Figure 3: Chromatogram of the calibration standard 1 mg/mL, mineral oil type A and B in extraction solution with retention time markers C10 and C40

Since the concentration of the real samples was not known, two calibrations were performed: a 6-point calibration in a range of 0 to 1.5 mg/ml and a 5-point calibration in a larger range of 0 to 10 mg/ml (figure 4). For both calibrations regression coefficients greater than 0.9998 were obtained. The real samples tested showed different mineral oil impurities (figure 5). Most of them were in the smaller calibration range, but one sample was slightly outside in the larger calibration range.

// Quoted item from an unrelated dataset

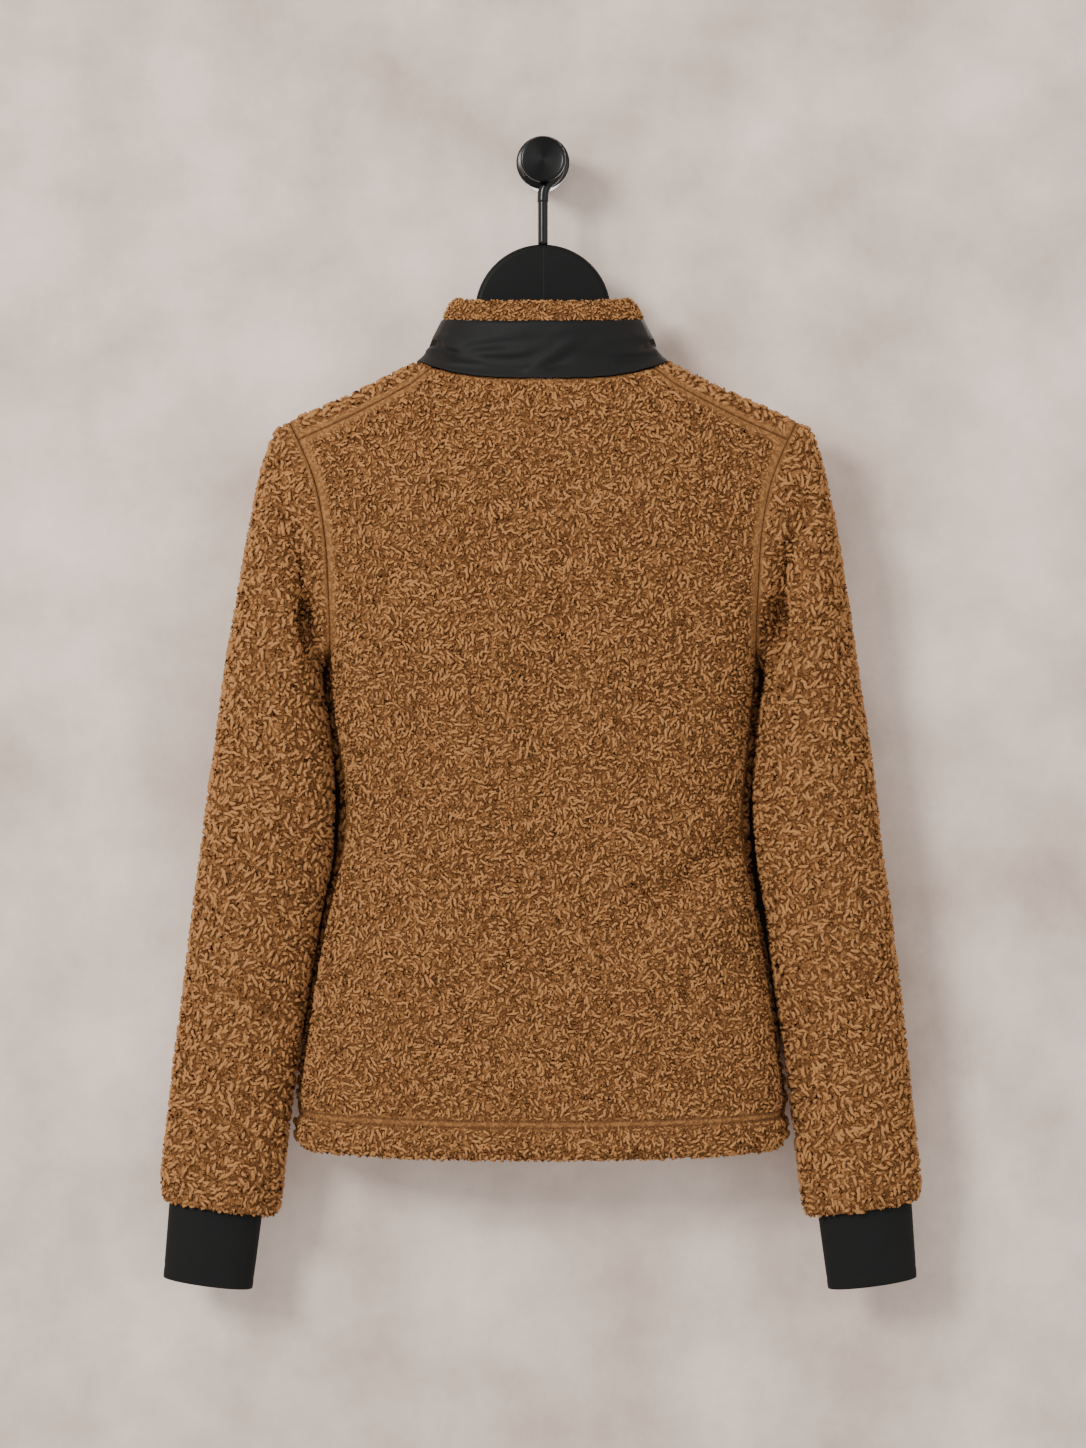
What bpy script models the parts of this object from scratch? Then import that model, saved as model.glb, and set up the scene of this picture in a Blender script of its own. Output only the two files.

Figure 4: Calibration curves in the range 0 to 1.5 mg/mL (left) and 0 to 10 mg/mL (right)

Figure 5: Chromatograms of two real samples


A split/splitless injector simplifies and accelerates H53 measurements as long as it meets the requirements of the ISO 9377-2 standard. The area ratio C40/C20 must be above 0.8, and the Nexis GC-2030 meets this with a ratio greater than 0.9. With the use of hydrogen as carrier gas and by selecting a suitable column, chromatogram runtimes can be reduced significantly (down to six minutes) while maintaining reliability of the results.

[1] Wasserbeschaffenheit – Bestimmung des Kohlenwasserstoff-Index – Teil 2: Verfahren nach Lösemittelextraktion und Gaschromatographie (ISO 9377-2:2000); Deutsche Fassung EN ISO 9377-2:2000.
[2] Auswertung von Mineralöl-Gas-Chromatogrammen, Handbuch Altlasten, Band 3, Teil 5, Hessisches Landesamt für Umwelt und Geologie.